A lot of us, including me, were there. And a lot of us wanted to believe it. But the fact was, that even if we accept the definition that one annual experience makes a golfer, and I don’t; 2003 also represented the absolute peak of a classic market bubble. Tiger Woods was a phenomenon that had transcended the sport to become a bigger piece of our culture. He was at the top of his game, having won 32 times over five years and a concurrent holder of all four major championship titles. Our economy was roaring ahead, and there were plenty of tire kickers that wanted to see what all the hype was about. Yet the mainstream press conveniently worked with a ten-year cycle to create the perception of the decade of doom that ensued, when golf’s infrastructure failed to align with the needs and desires of the casual tire kickers.

In reality, the game has been pretty steady, and even if we accept the one-time a year definition, we actually held our own for the past 25 years, despite the onslaught of video games and the technology revolution, the degradation of people’s attention spans and the incessant arguments that the game was too expensive or took too long to play. And if we go with a more realistic definition of our target customers, we actually see a directional increase over the past two decades.

No generational decline. No trainwreck. Ask the literal thousands of brands and fads that have come and gone during that 25-year period if stability or flat is the new up, or better still, a sign of endurance.

Of course, that’s also a function of echo chambers and chosen context. Look at data from the 1950s and you’ll find the U.S. golfer population at under 5 million. Along came the golden age of Arnold Palmer, Jack Nicklaus, and Tom Watson and we had just eclipsed 10 million in the 1970s. Today’s participation figures don’t necessarily look all that bad when you consider all that has come and gone in the same period.

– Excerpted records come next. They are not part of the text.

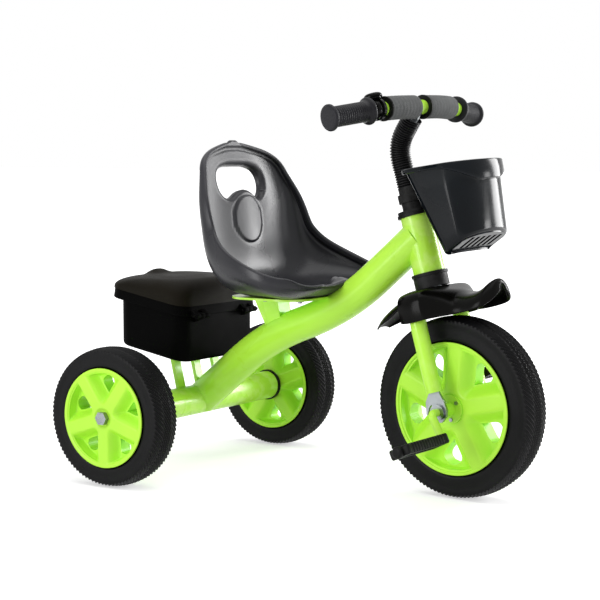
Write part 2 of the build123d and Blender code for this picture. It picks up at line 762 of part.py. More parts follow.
# Pedals: ribbed blocks that turn on the crank's pins, each kept on by a push cap.
pedal_width = 33.0
pedal_height = 14.0
pedal_tilt = 10.0
for name, side in (("right", -1), ("left", 1)):
    pin = (-side * arm_x, 0, -side * arm_z)
    pedal_plane = Plane(origin=pin, x_dir=(cos(radians(pedal_tilt)), 0, sin(radians(pedal_tilt))), z_dir=(0, side, 0))
    with BuildPart() as pedal:
        with BuildSketch(pedal_plane.offset(pedal_inner)):
            RectangleRounded(pedal_width, pedal_height, 2.0)
        extrude(amount=pedal_length)
        with BuildSketch(pedal_plane.offset(pedal_inner + 8)):
            with Locations((-pedal_width / 4 - 1.3, 0), (pedal_width / 4 + 1.3, 0)):
                Rectangle(pedal_width / 2 - 11.5, pedal_height - 5)
        extrude(amount=pedal_length - 16, mode=Mode.SUBTRACT)
        with BuildSketch(pedal_plane.offset(pedal_inner - 1)):
            Circle(crank_rod_radius + running_fit)
        extrude(amount=pedal_length + 2, mode=Mode.SUBTRACT)
    finish(pedal, f"pedal_{name}", front_place)
with BuildPart() as pedal_caps:
    for side in (-1, 1):
        start = side * (pedal_outer + soft_gap)
        add(along_y(8.0, start, start + side * 5, -side * arm_x, -side * arm_z))
    for side in (-1, 1):
        add(along_y(crank_rod_radius, side * 150, side * crank_end, -side * arm_x, -side * arm_z),
            mode=Mode.SUBTRACT)
finish(pedal_caps, "pedal_caps", front_place)

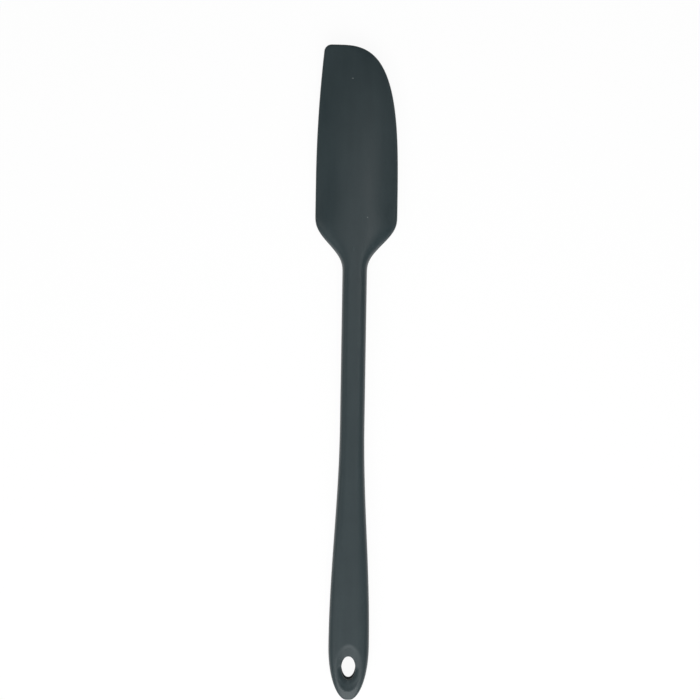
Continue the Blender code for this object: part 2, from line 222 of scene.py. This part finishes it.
def skinSection(along):
    # one closed ring of points: flat, crown, then side wall or lip, with the parting ridge at mid height
    section = sectionAt(along)
    centre, half, crest, side = section["centre"], section["half"], section["crest"], section["side"]
    flat, bulge = section["flat"], section["bulge"]
    quarter = [(flat * step / skin["flatSteps"], crest) for step in range(skin["flatSteps"])]
    for step in range(skin["crownSteps"] + 1):
        turn = math.pi / 2 * step / skin["crownSteps"]
        reach = flat + (half - bulge - flat) * math.sin(turn) ** (2 / section["power"])
        quarter.append((reach, side + (crest - side) * max(math.cos(turn), 0.0) ** (2 * section["fall"])))
    for step in range(1, skin["lipSteps"] + 1):
        turn = math.pi / 2 * step / skin["lipSteps"]
        quarter.append((half - bulge + bulge * math.sin(turn), side * math.cos(turn)))
    ridged = []
    for reach, up in quarter:
        ridge = 1 - math.exp(-(up / skin["partingHalfHeight"]) ** 2)
        reach -= min(skin["partingRidge"], half * skin["edgeShare"]) * ridge * reach / max(half, tiny)
        ridged.append((reach, dishedHeight(reach + centre, along, up)))
    # the underside and the left half mirror this quarter
    quarterDown = [(reach, -up) for reach, up in reversed(ridged[:-1])]
    halfRing = ridged + quarterDown[:-1]
    ring = halfRing + [(0.0, -ridged[0][1])] + [(-reach, up) for reach, up in reversed(halfRing[1:])]
    return [place(centre + across, along, up) for across, up in ring]


# The stretches that the cross-sections stand in, where no other size gives them, and the steps in each
stretches = {
    "endLength": 2.0, "dishEnd": 26.0, "pastNeck": 2, "tipLength": 14, "edgeLength": 3, "lastLength": 0.8,
    "endSteps": 16, "dishSteps": 84, "handleSteps": 60, "stemSteps": 18, "neckSteps": 56,
    "bladeSteps": 44, "tipSteps": 28, "edgeSteps": 16, "lastSteps": 14,
}


def skinStations():
    # where the cross-sections stand: closer together at the ends, the dish, the neck and the tip
    start, count = stretches["endLength"], stretches["endSteps"]
    stations = [start * (step / count) ** 2 for step in range(count)]
    for end, steps in (
        (stretches["dishEnd"], stretches["dishSteps"]),
        (skin["handleEnd"] + skin["handleTaper"], stretches["handleSteps"]),
        (skin["thinStart"], stretches["stemSteps"]),
        (skin["neckStart"] + skin["neckLength"] + stretches["pastNeck"], stretches["neckSteps"]),
        (fullLength - stretches["tipLength"], stretches["bladeSteps"]),
        (fullLength - stretches["edgeLength"], stretches["tipSteps"]),
        (fullLength - stretches["lastLength"], stretches["edgeSteps"]),
    ):
        stations += [start + (end - start) * step / steps for step in range(steps)]
        start = end
    for step in range(stretches["lastSteps"] + 1):
        turn = math.pi / 2 * step / stretches["lastSteps"]
        stations.append(start + stretches["lastLength"] * math.sin(turn))
    return stations


def shade(data):
    data.shade_smooth()
    data.set_sharp_from_angle(angle=sharpAngle)


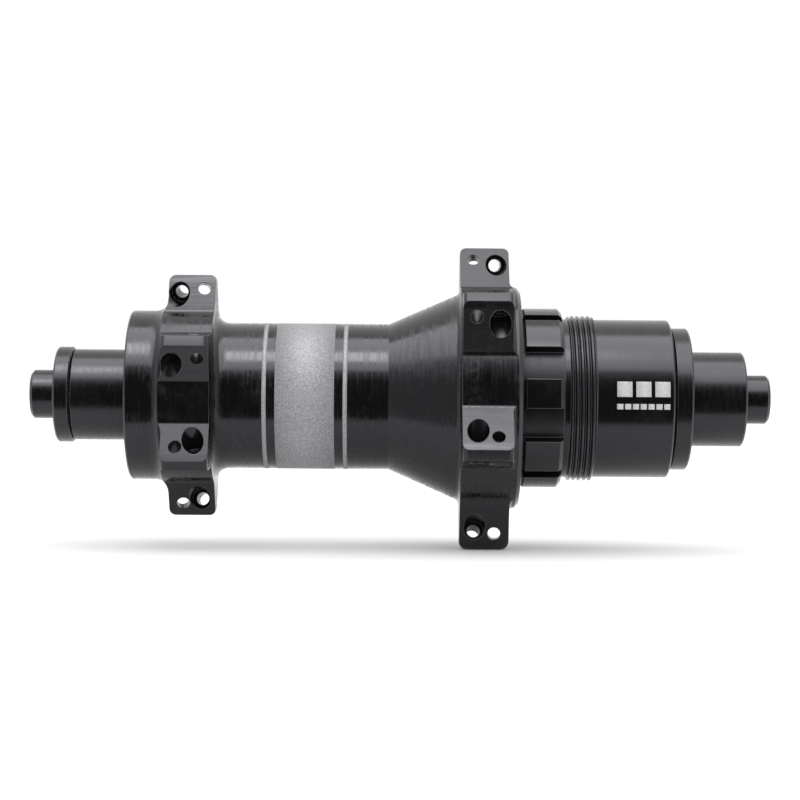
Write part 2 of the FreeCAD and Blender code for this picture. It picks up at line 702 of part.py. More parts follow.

Now, we’ve again redefined participation to include an additional 9.3 million off-course-only participants, and I hope that we are not again setting ourselves up for scrutiny from the uninformed casual observers. In our segmentation work, we’ve more aptly defined the market into six segments, with the prime short term focus being on a stable group of roughly 5.1 million engaged golfers.

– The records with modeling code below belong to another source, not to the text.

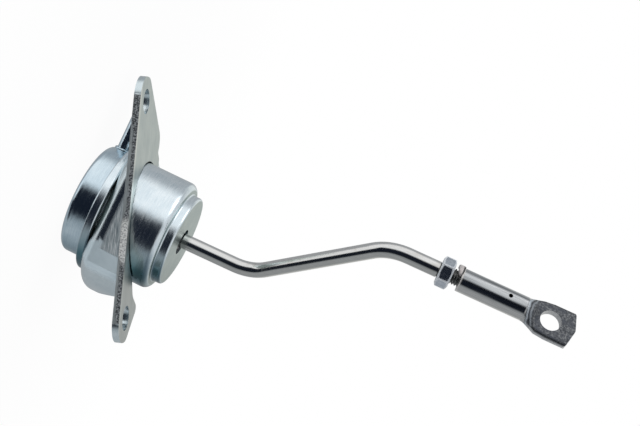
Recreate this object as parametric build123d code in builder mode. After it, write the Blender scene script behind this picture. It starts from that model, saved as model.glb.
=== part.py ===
from build123d import *
import os
from math import cos, radians, sin, tan

os.makedirs("parts", exist_ok=True)

# Wastegate actuator, millimetres.
# Origin: midway between the two bracket holes, on the bracket face at the rod side.
# +Z runs along the canister axis towards the rod end, +X lies across it towards the lower ear.

# Bracket
bracket_tilt = 20.0  # angle between the plate's normal and the canister axis, degrees
sheet = 2.6
bolt_spacing = 83.0
bolt_hole_radius = 4.8
near_edge = -10.0  # straight sheared edge, measured across from the hole line
ear_reach = 9.4  # from a hole centre to the end of its ear
pocket_floor_radius = 5.2  # outside corner between the pocket's wall and its seat
pocket_lower_flat = 33.8  # the wall is flat this far below the plate's middle
gap_near = 8.0  # where the opening in the pocket's lower wall starts
gap_width = 36.0
gap_level = -22.0  # level of the open part's floor, from the boss face
gap_slope = 7.0  # width of its slanted sides
gap_slope_height = 9.0

# Bracket outline: places across from the hole line, and levels up the plate from its middle
ear_flank = 3.0  # where both ears start to widen
ear_corner = 9.0
flank_corner = 6.0
upper_shoulder = 29.2
upper_shoulder_level = 30.6
step_across = 31.2  # the plate's far edge beside the cup
step_depth = 2.8
step_level = 21.0
ring_top_level = 17.0
ring_rise = 9.5
ring_flange = 2.3  # the plate's far edge stands out past the pocket by this much
ring_upper_inset = 2.0  # and lies inside it by these two further up and down
ring_lower_inset = 1.7
ring_end_level = -22.0
lower_shoulder = 16.6
lower_shoulder_level = -38.4
lower_waist = 3.8
lower_waist_level = -22.9
lower_curve = 8.0
lower_curve_level = -33.6

# Canister
axis_x = 5.0
near_wall_gap = 0.8  # from the cup to the pocket's wall at the sheared edge
boss_face = 18.5  # height of the boss face
boss_step = 4.1  # the boss is narrower than the cup by this much all round
boss_height = 3.8
boss_corner = 1.1
boss_hole_radius = 5.2
cup_radius = 22.6
pocket_gap = 7.0  # from the cup to the inside of the pocket's round wall
cup_shoulder = 2.9
shell = 1.0
seat_depth = 28.7  # from the boss face down to the back of the bracket's seat
rim_width = 3.9  # the rim stands out from the cup by this much
rim_corner = 0.9
crimp_lip = 2.4  # width of the rim's folded lip
cap_height = 13.0  # from the bracket's seat to the cap's outside face
lip_gap = 1.5  # from the folded lip to the cap's wall
cap_corner = 2.4
cup_hole_clearance = 0.6
crimp_clearance = 0.3

# Diaphragm, piston and spring
rubber = 0.6
wall_clearance = 0.4  # between the rubber and the shells or the piston
roll_gap = 0.8  # half the gap between the diaphragm's two legs
roll_height = 8.0  # top of the rolled fold above the clamped face
piston_height = 14.0
plate_thickness = 0.8
plate_margin = 2.0  # the plate is smaller than the piston by this much
rivet_radius = 4.0
rivet_height = 0.8
rest_gap = 0.3  # between the rivet head and the cap at rest
neck_radius = 2.2
wire_radius = 1.1
spring_turns = 6

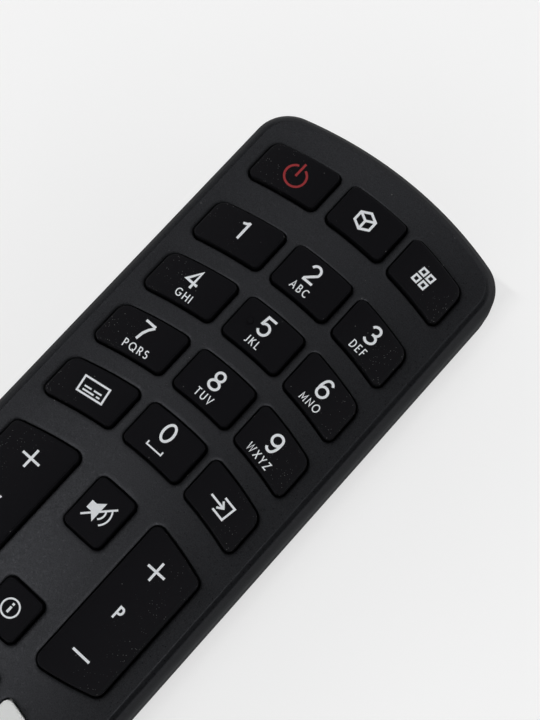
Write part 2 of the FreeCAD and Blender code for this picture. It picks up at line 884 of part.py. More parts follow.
def build():
    keys = all_keys()
    rockers = all_rockers()
    everything = list(keys.values()) + list(rockers.values())
    openings = [key.prism(key_gap, parting_height, above_case) for key in everything]
    nodes = {name: key_solid(key) for name, key in keys.items()}
    nodes.update({name: rocker_solid(key) for name, key in rockers.items()})
    nodes["top_case"] = top_case(openings)
    nodes["bottom_case"] = bottom_case()
    nodes["battery_door"] = door()
    nodes["battery_cell_a"] = cell(cell_places()[0], 1)
    nodes["battery_cell_b"] = cell(cell_places()[1], -1)
    nodes["positive_contact"] = positive_contact()
    nodes["negative_contact"] = negative_contact()
    nodes["bridge_contact"] = bridge_contact()
    nodes["circuit_board"] = circuit_board()
    nodes["keypad_sheet"] = keypad_sheet(keys, rockers)
    nodes["infrared_window"] = infrared_window()
    nodes["infrared_lamp"] = infrared_lamp()
    nodes["controller_chip"] = controller_chip()
    nodes["crystal"] = hanging_box(crystal_place, crystal_size)
    nodes["transistor"] = hanging_box(transistor_place, transistor_size)
    nodes["capacitor"] = capacitor()
    nodes["chip_resistors"] = chip_resistors()
    return nodes


os.makedirs("parts", exist_ok=True)
for node_name, node_shape in build().items():
    node_shape.exportStep(f"parts/{node_name}.step")
    print(node_name, len(node_shape.Solids), round(node_shape.Volume, 1), node_shape.isValid())
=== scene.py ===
import json
import math

import bmesh
import bpy
from mathutils import Matrix, Vector


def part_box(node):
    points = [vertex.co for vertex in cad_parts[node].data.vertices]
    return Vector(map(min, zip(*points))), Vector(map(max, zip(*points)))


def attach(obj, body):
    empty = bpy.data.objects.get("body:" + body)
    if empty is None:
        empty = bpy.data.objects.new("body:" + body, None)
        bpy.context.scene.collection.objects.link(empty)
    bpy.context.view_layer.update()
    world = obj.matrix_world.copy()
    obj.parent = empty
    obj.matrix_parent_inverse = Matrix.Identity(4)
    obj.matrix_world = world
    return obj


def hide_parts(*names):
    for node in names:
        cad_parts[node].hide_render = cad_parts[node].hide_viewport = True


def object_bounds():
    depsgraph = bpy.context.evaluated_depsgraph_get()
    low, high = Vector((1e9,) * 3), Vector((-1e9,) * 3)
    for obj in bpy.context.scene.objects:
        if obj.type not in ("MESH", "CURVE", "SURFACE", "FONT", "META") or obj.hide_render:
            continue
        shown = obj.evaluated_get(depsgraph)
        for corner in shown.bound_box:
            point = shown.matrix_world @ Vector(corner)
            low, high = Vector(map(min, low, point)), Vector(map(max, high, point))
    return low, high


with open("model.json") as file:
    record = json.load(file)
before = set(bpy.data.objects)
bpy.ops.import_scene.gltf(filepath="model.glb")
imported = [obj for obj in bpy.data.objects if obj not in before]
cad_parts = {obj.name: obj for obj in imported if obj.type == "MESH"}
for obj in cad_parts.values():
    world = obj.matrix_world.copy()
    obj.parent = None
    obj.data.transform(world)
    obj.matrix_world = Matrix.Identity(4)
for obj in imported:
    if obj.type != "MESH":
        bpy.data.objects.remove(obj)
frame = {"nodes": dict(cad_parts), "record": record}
cad_low, cad_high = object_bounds()

# Lengths are in millimetres, and finished() makes metres of them
MM = 0.001
TURN = 2 * math.pi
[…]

It’s great to see reported increases in those tapping into various entry ramps to golf. But if we look at the past two decades of participation data, golf has never lacked for trial. Attrition has been the issue. So many of our industry programs have focused on introduction to the game and not necessarily about effectively transitioning new participants through the golfer lifecycle.

Our research continues to show some 80% of the rounds and spending coming from that small group of about 5-6 million enthusiasts. That’s the universe that I’m most interested in, short term, if I’m an OEM or facility operator. And that’s the universe that will be most critical to monitor and follow as we continue to track participation.